> **Data excerpt**

____________

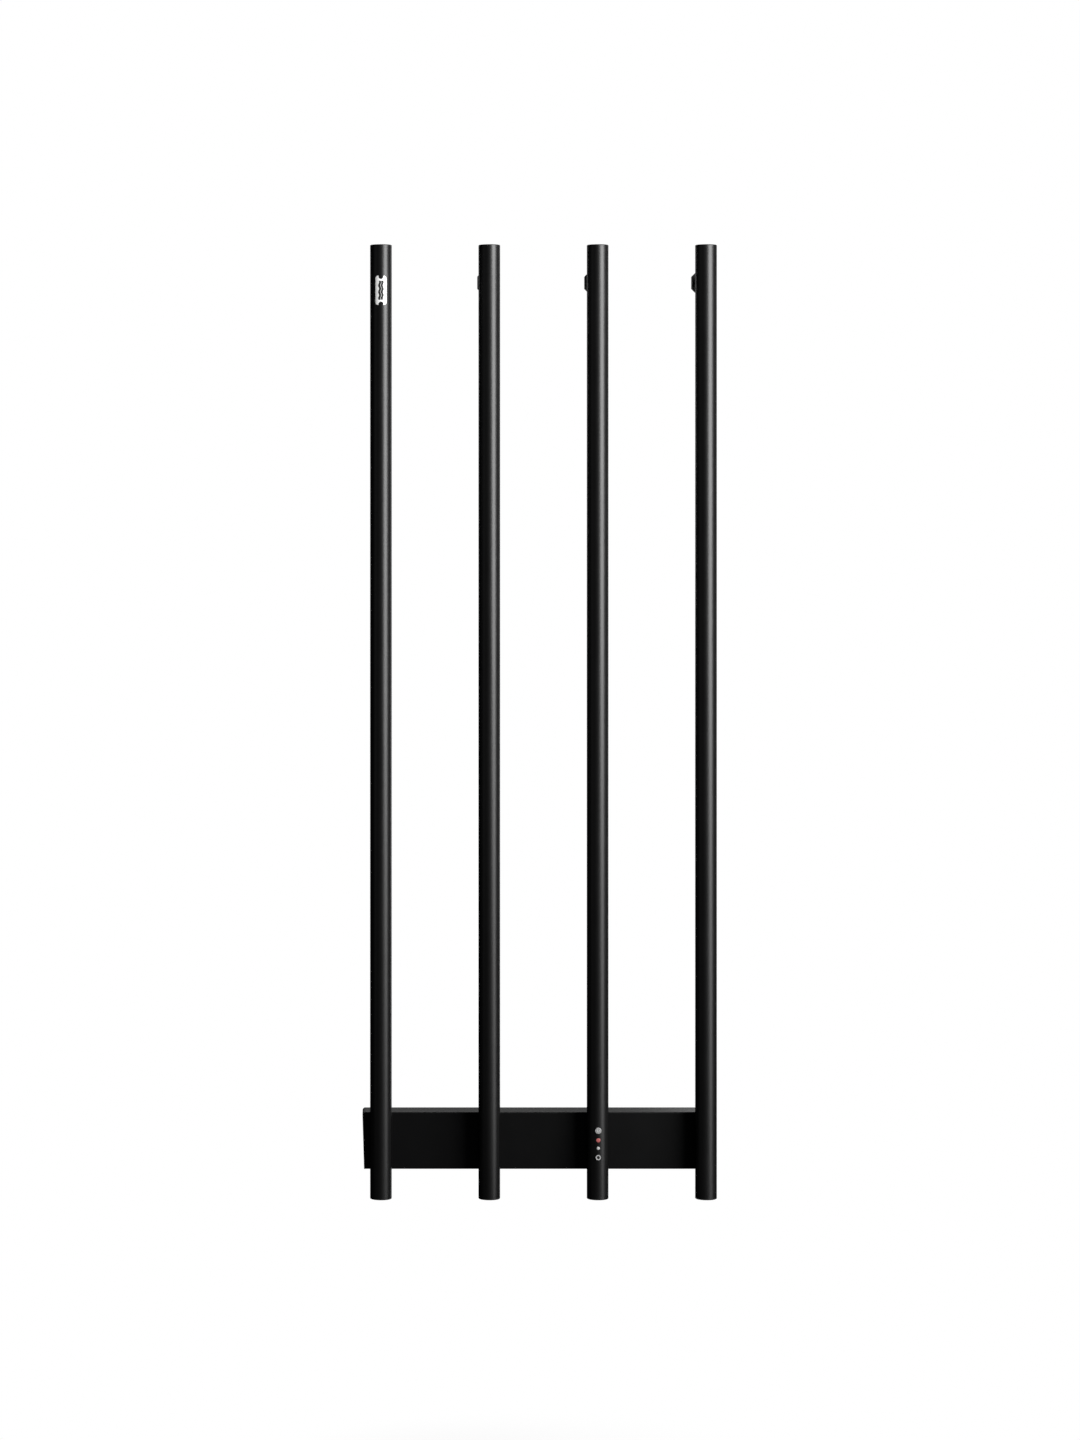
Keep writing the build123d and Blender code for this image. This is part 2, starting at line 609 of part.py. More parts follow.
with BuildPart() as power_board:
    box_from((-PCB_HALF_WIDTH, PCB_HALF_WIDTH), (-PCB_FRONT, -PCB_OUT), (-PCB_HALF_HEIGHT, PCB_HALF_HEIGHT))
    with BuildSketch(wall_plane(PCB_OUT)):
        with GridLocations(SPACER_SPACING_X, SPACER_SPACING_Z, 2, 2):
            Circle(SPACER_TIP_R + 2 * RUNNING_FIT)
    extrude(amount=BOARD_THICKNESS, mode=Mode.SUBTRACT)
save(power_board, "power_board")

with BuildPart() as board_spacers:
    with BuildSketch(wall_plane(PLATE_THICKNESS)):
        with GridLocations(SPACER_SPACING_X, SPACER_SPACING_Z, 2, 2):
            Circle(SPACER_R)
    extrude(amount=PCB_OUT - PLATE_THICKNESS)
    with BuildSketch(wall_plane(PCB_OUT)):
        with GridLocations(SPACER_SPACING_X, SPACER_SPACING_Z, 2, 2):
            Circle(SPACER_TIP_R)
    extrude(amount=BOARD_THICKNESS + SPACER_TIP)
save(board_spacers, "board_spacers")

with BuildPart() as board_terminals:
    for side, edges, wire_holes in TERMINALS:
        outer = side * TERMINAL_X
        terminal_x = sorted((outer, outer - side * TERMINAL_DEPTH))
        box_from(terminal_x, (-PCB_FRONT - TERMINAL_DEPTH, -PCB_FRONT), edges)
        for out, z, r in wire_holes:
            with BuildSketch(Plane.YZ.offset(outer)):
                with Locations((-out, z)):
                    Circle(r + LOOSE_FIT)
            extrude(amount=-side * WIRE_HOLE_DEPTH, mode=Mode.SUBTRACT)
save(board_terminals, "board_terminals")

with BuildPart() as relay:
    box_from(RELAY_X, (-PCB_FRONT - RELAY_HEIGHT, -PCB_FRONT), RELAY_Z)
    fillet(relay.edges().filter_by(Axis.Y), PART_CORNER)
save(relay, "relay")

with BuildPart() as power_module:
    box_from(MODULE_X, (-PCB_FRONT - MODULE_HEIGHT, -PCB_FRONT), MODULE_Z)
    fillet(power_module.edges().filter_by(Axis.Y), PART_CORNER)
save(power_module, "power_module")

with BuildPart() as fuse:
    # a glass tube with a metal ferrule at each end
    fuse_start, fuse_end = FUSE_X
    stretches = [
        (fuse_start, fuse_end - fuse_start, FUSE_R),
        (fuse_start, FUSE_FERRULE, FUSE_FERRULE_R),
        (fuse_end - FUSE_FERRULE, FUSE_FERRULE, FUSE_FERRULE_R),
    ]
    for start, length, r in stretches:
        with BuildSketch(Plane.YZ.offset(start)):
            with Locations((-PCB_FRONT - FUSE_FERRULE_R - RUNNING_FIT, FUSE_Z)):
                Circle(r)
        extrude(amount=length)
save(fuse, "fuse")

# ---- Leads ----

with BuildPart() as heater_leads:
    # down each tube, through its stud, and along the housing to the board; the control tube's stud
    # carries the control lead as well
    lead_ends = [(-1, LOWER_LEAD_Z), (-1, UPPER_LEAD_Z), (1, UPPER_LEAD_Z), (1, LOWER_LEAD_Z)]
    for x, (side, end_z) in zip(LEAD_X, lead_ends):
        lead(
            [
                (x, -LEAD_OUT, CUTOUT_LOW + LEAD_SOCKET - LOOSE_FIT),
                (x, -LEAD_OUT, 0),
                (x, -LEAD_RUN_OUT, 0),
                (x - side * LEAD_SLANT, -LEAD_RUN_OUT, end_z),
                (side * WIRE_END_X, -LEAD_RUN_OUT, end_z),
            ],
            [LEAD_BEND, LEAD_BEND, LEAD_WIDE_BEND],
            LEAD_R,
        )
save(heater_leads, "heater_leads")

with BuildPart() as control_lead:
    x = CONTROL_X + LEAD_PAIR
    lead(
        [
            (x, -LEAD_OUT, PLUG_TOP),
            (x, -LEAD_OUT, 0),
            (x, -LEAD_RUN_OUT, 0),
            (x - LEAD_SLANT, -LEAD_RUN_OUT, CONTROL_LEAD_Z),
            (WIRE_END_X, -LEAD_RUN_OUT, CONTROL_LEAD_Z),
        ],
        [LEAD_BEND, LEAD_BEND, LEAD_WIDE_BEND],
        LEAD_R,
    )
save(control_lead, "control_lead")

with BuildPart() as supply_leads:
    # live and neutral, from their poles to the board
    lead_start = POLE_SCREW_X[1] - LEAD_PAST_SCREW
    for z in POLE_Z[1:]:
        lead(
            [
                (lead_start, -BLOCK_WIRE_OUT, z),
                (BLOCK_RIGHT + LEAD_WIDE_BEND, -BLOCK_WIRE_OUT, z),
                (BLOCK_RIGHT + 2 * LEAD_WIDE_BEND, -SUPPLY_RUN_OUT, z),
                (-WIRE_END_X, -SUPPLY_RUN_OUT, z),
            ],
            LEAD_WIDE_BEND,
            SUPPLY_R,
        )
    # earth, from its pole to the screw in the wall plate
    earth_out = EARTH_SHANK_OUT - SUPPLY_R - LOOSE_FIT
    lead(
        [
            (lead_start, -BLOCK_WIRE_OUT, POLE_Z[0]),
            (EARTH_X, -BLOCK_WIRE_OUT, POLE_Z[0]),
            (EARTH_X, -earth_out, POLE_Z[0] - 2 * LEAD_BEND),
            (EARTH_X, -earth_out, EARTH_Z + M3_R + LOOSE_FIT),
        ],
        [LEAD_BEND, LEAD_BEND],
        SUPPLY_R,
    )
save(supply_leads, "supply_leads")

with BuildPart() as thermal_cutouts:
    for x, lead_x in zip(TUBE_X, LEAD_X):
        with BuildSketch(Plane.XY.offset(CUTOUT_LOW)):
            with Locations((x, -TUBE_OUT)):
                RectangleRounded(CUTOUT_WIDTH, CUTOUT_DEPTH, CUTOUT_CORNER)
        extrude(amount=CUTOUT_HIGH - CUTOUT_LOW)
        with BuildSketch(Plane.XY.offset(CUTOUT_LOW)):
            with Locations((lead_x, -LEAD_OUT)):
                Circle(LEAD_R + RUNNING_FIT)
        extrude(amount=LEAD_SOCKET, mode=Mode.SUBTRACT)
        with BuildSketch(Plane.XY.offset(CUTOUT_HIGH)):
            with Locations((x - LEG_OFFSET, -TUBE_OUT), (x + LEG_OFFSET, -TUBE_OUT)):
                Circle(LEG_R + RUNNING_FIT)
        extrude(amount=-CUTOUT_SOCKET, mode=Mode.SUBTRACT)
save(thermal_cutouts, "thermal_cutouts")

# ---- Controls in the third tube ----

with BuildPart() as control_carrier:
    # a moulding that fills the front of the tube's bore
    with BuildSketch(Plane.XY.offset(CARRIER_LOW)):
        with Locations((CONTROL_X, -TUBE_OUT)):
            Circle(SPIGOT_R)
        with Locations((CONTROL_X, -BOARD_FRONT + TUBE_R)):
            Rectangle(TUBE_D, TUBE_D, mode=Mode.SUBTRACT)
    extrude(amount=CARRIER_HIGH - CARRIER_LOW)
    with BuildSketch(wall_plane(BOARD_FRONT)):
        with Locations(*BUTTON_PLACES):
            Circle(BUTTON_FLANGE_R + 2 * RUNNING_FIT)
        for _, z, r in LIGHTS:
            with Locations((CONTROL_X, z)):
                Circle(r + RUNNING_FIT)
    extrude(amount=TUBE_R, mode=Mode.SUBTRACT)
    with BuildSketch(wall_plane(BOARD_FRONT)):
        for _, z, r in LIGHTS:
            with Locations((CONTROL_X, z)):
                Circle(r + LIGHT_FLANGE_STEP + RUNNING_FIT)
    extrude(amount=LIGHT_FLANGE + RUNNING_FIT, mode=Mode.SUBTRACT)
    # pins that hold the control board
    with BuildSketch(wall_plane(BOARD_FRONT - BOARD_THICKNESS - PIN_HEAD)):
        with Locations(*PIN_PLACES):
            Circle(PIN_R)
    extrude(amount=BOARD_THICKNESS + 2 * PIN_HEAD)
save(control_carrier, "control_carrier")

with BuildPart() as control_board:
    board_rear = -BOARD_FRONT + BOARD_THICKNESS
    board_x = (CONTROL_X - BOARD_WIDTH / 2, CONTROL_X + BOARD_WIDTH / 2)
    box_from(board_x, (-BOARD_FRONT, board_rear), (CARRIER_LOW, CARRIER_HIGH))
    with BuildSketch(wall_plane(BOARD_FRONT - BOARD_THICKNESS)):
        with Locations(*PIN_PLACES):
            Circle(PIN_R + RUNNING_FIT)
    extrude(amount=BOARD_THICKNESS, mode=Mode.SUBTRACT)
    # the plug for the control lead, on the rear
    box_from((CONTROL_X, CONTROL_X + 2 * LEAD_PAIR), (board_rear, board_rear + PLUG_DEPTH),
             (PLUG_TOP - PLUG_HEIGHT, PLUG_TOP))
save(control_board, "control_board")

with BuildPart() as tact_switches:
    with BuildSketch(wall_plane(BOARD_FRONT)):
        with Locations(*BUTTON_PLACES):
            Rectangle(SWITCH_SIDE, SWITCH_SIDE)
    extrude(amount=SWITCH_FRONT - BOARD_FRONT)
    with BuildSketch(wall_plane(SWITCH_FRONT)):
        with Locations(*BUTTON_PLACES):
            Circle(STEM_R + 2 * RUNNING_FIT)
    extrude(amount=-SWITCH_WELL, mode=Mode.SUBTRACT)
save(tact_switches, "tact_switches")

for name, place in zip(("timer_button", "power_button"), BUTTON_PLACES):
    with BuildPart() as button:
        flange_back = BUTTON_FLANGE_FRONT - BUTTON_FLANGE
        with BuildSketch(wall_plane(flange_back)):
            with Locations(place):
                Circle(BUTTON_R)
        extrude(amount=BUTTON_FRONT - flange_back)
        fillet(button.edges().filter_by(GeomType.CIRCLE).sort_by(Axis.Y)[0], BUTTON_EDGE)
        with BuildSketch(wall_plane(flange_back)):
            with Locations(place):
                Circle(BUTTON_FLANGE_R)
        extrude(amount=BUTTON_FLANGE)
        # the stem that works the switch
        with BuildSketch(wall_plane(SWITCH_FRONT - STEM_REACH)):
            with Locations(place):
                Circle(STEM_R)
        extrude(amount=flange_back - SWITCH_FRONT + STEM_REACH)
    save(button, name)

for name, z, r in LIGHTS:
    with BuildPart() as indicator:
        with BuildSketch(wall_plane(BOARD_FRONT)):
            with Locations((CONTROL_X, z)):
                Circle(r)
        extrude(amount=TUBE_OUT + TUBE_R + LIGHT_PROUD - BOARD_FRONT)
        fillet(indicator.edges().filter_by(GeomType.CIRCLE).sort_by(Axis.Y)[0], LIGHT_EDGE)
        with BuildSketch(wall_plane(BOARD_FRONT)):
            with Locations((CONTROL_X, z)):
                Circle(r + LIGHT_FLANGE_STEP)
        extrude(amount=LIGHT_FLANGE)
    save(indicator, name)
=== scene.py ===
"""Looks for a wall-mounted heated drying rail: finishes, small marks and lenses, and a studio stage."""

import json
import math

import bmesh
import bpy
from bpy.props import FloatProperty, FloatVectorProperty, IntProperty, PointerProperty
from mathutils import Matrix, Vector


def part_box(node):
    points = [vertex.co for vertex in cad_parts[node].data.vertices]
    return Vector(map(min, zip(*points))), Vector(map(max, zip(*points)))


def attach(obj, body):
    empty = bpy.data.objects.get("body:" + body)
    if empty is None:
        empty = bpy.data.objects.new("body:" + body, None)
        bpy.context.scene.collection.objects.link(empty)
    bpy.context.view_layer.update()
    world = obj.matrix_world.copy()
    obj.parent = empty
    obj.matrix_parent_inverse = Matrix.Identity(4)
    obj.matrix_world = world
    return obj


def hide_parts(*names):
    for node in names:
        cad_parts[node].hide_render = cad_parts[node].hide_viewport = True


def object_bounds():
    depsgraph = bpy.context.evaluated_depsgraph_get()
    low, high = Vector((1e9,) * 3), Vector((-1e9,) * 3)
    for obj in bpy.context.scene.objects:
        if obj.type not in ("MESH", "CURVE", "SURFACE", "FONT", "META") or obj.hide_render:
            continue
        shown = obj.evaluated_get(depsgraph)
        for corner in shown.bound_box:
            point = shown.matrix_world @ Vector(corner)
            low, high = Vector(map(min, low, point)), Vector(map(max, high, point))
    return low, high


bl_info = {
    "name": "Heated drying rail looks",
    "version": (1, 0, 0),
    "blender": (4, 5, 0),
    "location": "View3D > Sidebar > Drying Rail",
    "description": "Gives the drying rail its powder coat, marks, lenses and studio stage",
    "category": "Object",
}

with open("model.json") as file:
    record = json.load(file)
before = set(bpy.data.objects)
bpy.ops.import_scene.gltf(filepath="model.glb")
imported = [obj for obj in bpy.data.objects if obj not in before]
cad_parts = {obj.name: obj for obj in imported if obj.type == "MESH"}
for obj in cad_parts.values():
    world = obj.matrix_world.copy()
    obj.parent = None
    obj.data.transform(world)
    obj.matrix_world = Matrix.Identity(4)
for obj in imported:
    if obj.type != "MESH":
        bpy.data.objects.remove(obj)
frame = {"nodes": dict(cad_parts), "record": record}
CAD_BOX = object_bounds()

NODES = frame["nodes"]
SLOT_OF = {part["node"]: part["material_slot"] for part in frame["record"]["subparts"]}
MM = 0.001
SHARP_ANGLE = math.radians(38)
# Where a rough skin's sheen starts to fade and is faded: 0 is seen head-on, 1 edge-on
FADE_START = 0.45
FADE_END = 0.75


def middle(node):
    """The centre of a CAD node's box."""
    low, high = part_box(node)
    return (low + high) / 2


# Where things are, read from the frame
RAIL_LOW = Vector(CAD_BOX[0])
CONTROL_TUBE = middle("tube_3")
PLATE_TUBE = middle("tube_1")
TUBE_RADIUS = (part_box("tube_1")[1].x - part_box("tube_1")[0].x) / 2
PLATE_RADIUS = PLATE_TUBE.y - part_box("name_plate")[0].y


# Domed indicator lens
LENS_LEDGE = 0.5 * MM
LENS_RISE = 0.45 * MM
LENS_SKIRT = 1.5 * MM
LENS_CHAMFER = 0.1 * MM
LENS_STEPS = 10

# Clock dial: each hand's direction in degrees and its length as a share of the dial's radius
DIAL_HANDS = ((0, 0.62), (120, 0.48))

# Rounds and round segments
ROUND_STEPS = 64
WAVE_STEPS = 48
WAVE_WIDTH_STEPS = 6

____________

> **Exercise directions**
From the line with "for name, z, r" through the line with "points = [vertex.co", repeat every line exactly, both ends included, and nothing outside that range.

> **Output of the exercise**
for name, z, r in LIGHTS:
    with BuildPart() as indicator:
        with BuildSketch(wall_plane(BOARD_FRONT)):
            with Locations((CONTROL_X, z)):
                Circle(r)
        extrude(amount=TUBE_OUT + TUBE_R + LIGHT_PROUD - BOARD_FRONT)
        fillet(indicator.edges().filter_by(GeomType.CIRCLE).sort_by(Axis.Y)[0], LIGHT_EDGE)
        with BuildSketch(wall_plane(BOARD_FRONT)):
            with Locations((CONTROL_X, z)):
                Circle(r + LIGHT_FLANGE_STEP)
        extrude(amount=LIGHT_FLANGE)
    save(indicator, name)
=== scene.py ===
"""Looks for a wall-mounted heated drying rail: finishes, small marks and lenses, and a studio stage."""

import json
import math

import bmesh
import bpy
from bpy.props import FloatProperty, FloatVectorProperty, IntProperty, PointerProperty
from mathutils import Matrix, Vector


def part_box(node):
    points = [vertex.co for vertex in cad_parts[node].data.vertices]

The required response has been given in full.